One of the new sights in London for the games this year will let visitors from across the globe make music together. The Coca-Cola Beatbox, designed by Pernilla & Asif, is meant to promote the company’s "Move to the Beat" campaign. Covered in 230 five-meter-long bolsters made of EFTE, a plastic polymer, each one acts like an enormous drum skin. "Each acts as a speaker, and responds to touch with sound," the designers tell Co.Design. "These cushions are spread across the whole frontage of the pavilion to make a musical instrument at the scale of a building."
Pernilla Ohrstedt and Asif Khan met at architectural school and established their eponymous firm just last year, so the gig is a biggie for the young architects.
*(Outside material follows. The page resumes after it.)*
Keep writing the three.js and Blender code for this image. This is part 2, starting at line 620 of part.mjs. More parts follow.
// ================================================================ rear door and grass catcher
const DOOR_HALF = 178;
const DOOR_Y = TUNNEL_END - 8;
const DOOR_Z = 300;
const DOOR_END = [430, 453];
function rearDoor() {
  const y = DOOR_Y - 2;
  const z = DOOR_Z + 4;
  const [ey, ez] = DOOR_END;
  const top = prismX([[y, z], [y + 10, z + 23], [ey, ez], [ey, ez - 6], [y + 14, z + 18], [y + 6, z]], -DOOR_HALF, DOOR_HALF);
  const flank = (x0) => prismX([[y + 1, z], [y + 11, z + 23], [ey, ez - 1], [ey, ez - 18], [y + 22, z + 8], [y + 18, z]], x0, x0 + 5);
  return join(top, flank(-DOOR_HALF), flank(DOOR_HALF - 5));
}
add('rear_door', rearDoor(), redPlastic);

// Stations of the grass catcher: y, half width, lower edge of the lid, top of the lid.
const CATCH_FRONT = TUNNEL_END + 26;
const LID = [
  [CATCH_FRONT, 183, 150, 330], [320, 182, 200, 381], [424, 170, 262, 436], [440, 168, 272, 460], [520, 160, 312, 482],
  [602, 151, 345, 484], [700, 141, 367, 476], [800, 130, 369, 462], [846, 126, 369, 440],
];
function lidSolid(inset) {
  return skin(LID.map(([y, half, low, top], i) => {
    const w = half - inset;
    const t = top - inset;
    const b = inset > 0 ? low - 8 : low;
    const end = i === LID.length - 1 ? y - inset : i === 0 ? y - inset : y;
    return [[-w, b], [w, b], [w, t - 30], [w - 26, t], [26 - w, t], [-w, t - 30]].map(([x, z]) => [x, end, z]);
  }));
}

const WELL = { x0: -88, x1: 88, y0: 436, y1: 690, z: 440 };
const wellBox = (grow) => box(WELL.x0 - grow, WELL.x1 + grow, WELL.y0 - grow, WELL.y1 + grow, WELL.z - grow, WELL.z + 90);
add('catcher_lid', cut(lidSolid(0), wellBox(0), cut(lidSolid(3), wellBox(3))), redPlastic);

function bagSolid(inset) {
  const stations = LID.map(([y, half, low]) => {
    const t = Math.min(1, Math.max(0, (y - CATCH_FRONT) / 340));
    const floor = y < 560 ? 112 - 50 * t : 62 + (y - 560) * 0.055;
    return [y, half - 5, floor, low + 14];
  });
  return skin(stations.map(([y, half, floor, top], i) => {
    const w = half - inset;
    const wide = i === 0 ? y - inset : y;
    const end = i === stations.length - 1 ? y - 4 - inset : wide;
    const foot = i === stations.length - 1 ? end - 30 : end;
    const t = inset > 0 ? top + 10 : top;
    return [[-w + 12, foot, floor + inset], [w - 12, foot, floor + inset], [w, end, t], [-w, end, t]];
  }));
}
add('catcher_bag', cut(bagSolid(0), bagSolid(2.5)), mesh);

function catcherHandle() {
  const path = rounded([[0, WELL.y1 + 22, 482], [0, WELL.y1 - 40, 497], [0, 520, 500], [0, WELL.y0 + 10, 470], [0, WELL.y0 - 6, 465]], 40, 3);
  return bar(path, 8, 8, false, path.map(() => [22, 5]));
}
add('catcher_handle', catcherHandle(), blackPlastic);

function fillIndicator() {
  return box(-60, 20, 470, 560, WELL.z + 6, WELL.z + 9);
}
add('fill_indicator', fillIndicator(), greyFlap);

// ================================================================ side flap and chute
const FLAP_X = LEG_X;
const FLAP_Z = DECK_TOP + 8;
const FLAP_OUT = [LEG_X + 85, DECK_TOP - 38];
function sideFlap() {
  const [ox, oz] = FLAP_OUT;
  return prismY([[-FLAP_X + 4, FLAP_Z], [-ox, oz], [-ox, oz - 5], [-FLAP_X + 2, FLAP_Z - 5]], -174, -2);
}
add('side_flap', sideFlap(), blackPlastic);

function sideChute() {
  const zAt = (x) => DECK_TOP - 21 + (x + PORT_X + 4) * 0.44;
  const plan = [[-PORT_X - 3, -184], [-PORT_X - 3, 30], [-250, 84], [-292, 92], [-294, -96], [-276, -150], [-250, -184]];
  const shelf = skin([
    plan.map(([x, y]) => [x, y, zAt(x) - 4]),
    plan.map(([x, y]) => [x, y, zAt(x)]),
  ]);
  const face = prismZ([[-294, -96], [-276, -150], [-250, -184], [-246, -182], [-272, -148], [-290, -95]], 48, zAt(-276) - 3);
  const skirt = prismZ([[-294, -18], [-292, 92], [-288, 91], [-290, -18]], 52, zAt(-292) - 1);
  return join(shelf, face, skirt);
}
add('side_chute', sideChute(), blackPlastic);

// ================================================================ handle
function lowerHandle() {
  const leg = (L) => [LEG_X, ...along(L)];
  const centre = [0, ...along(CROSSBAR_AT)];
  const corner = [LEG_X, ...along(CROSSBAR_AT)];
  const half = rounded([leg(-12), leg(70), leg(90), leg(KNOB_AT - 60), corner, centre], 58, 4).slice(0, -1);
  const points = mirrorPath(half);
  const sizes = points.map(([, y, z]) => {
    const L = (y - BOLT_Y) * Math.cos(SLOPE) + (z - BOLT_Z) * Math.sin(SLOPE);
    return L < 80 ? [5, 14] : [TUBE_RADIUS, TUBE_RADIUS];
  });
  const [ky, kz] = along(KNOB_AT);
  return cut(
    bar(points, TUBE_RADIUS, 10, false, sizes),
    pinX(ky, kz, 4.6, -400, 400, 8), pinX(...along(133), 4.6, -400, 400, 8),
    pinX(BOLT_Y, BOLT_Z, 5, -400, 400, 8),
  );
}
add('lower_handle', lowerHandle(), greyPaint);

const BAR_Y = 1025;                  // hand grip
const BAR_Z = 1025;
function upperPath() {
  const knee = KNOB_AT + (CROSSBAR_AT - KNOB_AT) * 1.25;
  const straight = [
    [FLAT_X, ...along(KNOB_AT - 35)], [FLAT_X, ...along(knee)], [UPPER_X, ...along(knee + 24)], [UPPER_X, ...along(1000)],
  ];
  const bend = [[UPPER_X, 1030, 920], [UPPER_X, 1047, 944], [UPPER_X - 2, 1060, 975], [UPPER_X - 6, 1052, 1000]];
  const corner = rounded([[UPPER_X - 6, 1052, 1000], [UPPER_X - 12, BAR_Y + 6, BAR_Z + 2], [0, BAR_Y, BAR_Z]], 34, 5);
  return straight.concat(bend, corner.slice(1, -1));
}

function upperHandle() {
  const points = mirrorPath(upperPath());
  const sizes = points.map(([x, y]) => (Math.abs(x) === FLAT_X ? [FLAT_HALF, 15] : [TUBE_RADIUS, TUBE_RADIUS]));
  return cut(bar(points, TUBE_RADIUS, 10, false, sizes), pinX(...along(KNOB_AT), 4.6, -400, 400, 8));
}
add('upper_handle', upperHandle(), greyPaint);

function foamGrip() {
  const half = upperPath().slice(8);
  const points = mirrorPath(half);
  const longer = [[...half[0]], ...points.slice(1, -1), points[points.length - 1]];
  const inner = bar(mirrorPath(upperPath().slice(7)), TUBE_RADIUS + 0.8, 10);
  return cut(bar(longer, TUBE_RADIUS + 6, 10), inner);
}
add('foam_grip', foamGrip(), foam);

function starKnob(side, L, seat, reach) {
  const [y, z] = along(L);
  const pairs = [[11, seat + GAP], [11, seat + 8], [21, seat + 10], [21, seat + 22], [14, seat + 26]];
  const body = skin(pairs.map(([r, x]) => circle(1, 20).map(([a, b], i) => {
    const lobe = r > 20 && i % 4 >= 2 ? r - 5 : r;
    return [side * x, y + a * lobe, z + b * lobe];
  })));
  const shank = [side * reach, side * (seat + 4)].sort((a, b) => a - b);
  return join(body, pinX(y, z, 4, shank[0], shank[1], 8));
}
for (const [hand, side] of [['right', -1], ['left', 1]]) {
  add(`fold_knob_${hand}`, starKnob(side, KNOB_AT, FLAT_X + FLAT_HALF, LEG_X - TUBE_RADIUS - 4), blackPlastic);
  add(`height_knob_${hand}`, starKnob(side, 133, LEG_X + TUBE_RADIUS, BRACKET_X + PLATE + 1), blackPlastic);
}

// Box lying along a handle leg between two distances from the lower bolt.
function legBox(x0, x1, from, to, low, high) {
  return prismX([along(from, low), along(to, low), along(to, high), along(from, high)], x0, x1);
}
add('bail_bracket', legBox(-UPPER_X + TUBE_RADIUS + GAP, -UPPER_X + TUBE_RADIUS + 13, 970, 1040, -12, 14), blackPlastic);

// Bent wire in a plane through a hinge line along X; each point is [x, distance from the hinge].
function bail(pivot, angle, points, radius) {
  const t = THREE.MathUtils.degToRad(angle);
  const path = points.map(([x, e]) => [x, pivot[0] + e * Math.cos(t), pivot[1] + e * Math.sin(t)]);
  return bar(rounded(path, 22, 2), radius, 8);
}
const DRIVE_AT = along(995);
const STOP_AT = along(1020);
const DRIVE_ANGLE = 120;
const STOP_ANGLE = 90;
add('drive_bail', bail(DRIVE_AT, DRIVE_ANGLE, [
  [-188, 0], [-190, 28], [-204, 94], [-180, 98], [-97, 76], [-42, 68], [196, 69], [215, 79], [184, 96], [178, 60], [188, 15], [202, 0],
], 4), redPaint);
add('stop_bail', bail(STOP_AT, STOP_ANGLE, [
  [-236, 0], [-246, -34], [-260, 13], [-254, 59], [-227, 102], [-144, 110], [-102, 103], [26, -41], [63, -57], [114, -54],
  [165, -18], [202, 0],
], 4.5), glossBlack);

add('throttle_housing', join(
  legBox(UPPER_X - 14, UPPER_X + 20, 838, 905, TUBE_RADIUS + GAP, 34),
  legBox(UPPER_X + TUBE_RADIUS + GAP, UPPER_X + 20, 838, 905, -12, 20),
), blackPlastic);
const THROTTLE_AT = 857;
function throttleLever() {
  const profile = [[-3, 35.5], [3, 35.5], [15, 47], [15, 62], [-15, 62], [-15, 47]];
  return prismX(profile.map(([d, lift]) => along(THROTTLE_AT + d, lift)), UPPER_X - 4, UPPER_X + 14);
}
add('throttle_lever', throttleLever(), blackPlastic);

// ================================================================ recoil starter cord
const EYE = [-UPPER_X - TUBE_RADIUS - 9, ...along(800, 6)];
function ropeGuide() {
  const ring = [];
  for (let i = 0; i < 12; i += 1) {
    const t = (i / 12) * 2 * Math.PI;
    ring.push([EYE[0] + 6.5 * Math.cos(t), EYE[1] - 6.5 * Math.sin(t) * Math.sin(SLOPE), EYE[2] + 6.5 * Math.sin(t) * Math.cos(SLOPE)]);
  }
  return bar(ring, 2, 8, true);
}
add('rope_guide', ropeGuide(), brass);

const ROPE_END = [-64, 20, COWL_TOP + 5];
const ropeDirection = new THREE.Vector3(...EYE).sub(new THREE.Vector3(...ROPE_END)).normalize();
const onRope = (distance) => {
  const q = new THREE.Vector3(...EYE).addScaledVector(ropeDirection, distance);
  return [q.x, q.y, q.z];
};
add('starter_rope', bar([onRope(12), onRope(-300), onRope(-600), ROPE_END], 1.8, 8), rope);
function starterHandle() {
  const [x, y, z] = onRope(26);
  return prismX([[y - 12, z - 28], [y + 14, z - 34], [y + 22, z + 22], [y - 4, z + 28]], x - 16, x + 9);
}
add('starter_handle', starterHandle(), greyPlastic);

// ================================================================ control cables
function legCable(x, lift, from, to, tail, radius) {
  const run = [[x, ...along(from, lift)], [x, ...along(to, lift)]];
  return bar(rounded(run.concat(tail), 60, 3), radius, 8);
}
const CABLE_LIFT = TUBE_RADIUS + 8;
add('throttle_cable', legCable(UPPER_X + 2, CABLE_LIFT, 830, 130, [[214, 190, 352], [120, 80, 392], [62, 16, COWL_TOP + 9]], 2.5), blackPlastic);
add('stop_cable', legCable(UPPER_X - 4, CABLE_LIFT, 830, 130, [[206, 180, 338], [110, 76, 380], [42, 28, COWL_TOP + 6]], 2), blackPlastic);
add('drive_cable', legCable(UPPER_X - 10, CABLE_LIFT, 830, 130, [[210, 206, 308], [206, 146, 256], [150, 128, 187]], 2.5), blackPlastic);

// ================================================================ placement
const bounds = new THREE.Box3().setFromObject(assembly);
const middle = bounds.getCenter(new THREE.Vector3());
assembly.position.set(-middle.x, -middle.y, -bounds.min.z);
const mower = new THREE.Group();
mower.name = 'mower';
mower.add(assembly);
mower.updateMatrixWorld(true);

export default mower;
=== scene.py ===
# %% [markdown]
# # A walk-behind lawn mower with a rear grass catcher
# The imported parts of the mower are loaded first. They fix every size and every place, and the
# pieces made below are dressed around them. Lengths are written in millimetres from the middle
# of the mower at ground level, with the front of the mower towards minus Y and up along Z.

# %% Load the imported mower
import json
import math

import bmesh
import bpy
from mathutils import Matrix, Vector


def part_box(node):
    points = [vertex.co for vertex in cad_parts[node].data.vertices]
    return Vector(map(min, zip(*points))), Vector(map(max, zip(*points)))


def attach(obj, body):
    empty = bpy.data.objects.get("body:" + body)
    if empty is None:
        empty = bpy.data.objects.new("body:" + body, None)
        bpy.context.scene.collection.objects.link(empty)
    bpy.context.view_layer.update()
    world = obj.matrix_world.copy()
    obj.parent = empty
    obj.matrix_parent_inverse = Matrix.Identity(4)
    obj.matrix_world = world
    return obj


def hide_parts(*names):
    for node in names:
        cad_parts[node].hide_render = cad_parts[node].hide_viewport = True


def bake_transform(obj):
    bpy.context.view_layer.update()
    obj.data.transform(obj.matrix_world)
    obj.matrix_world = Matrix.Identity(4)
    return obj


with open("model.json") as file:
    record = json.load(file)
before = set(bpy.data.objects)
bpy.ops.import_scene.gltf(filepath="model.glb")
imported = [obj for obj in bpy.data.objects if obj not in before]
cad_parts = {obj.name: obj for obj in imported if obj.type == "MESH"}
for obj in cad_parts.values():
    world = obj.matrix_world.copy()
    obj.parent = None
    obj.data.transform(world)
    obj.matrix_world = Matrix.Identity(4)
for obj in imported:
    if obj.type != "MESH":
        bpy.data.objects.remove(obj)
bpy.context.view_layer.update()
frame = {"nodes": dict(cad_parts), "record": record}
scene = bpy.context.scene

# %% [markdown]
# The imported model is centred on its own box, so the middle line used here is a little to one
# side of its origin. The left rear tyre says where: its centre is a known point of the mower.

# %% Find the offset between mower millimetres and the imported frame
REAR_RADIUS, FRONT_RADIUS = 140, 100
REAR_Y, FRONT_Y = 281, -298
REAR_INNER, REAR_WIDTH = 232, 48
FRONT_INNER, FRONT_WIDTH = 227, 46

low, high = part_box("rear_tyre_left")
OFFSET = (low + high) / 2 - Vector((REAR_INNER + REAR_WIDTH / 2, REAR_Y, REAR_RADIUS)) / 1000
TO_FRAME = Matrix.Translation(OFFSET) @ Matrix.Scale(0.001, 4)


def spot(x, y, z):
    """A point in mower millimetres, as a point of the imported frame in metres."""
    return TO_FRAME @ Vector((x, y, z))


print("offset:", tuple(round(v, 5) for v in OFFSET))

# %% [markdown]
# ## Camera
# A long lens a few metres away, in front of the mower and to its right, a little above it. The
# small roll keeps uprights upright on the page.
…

The brief from Coca-Cola—"create a design which could visually convey the energy of sport, music and youth," Ohrstedt and Khan explain to Co.Design—was open-ended in a way that allowed them to try something ambitious, while incorporating "Anywhere in the World," an anthem created by Mark Ronson.
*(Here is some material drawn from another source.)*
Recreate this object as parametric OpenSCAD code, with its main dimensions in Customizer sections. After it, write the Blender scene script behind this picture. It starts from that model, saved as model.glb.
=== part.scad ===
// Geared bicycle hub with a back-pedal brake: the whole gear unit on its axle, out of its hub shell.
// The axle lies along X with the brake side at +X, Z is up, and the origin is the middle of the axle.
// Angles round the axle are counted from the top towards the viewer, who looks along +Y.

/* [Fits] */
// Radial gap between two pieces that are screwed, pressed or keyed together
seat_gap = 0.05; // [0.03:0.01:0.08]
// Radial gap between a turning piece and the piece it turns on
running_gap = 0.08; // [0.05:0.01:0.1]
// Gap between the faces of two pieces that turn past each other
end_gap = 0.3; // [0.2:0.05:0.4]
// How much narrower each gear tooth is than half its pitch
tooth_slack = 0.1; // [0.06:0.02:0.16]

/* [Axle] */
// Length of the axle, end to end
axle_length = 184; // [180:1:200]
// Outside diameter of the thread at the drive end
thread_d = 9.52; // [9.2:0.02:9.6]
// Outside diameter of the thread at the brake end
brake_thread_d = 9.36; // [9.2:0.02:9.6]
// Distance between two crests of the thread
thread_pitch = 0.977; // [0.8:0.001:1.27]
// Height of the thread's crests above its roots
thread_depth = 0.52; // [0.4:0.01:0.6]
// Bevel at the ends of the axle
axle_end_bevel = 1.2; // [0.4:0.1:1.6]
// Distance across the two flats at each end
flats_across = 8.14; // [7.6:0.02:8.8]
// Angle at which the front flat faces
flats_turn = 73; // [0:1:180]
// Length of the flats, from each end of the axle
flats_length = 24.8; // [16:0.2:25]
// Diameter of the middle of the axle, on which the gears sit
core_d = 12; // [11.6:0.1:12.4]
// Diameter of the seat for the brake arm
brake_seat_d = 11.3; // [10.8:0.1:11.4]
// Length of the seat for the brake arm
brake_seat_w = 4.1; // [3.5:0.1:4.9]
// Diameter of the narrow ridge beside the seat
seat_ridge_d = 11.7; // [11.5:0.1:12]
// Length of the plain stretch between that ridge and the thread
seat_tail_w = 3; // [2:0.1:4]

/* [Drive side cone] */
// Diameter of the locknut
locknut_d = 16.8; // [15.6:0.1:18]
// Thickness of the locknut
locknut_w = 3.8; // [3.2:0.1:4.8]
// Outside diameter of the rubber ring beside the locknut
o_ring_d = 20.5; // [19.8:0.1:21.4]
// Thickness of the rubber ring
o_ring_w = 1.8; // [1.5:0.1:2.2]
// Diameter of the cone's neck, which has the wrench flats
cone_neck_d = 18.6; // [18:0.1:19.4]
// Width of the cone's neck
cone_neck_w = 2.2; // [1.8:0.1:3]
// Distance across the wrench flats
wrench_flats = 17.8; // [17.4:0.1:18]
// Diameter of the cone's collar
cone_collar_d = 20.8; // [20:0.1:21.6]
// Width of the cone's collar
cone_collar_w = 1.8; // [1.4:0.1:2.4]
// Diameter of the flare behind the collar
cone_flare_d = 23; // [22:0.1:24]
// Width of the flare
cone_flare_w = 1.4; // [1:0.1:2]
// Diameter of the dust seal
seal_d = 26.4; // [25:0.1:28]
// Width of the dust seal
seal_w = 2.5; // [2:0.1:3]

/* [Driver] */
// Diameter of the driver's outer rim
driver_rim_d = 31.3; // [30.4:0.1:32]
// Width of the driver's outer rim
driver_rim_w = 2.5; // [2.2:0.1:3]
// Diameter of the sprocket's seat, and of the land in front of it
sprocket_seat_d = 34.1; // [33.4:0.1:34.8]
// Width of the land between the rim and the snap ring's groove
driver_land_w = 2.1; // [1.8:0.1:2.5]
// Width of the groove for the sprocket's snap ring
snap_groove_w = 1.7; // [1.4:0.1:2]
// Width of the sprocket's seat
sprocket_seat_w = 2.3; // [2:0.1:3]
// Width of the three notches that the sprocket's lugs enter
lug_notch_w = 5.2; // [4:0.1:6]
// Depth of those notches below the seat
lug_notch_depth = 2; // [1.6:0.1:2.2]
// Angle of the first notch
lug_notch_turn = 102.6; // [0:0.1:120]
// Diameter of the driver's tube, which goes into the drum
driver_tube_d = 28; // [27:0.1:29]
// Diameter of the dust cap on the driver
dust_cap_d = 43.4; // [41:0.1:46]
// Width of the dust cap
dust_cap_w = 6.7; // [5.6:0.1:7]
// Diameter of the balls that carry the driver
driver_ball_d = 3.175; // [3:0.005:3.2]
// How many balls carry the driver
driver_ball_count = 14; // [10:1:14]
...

"Our idea for the pavilion was to take Mark’s track and turn it into a 200-meter visitor journey spiraling up to a rooftop view of the Olympic Park," they say (a view that includes the Olympic Stadium by Populous and Zaha Hadid’s Aquatic Center). The two projects complement each other: Ronson traveled extensively to record the sounds of athletes—a gymnast’s jump off the vault, an archer pulling back the string of his bow—and include them in the theme. In accordance to Coca-Cola’s 0% landfill policy, all the materials will be reused or recycled when the festivities are through.
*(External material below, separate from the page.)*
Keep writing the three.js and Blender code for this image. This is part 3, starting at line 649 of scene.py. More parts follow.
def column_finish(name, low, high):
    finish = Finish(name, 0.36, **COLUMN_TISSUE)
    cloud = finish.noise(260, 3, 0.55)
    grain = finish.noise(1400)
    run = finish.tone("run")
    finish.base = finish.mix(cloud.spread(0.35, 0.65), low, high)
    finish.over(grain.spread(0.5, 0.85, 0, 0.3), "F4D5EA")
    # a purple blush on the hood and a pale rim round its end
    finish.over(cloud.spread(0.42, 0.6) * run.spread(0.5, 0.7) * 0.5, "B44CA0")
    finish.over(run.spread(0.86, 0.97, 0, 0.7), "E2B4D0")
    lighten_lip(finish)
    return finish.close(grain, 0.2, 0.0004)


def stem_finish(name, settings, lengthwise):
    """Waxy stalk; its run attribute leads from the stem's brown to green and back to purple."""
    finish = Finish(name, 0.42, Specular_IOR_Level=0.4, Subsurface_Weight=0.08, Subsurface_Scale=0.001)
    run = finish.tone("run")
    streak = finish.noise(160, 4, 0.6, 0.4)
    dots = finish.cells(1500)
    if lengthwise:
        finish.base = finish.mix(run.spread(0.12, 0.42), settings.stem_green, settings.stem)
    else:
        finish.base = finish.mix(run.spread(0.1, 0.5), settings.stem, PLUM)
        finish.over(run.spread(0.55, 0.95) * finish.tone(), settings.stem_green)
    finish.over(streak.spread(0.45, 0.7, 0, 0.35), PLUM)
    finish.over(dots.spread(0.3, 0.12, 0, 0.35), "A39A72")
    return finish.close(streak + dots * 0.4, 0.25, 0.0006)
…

The BeatBox itself is currently being constructed, but if you can make it to Covent Garden this week and want to see the technology in action, a pop-up Sound Lab at the St. Martins Lane Hotel will be displaying a cushion from May 2nd through the 6th. And if a trip to England just isn’t going to happen, there’s a My Beat Maker app that allows you to shake your smartphone and create your own unique rhythms.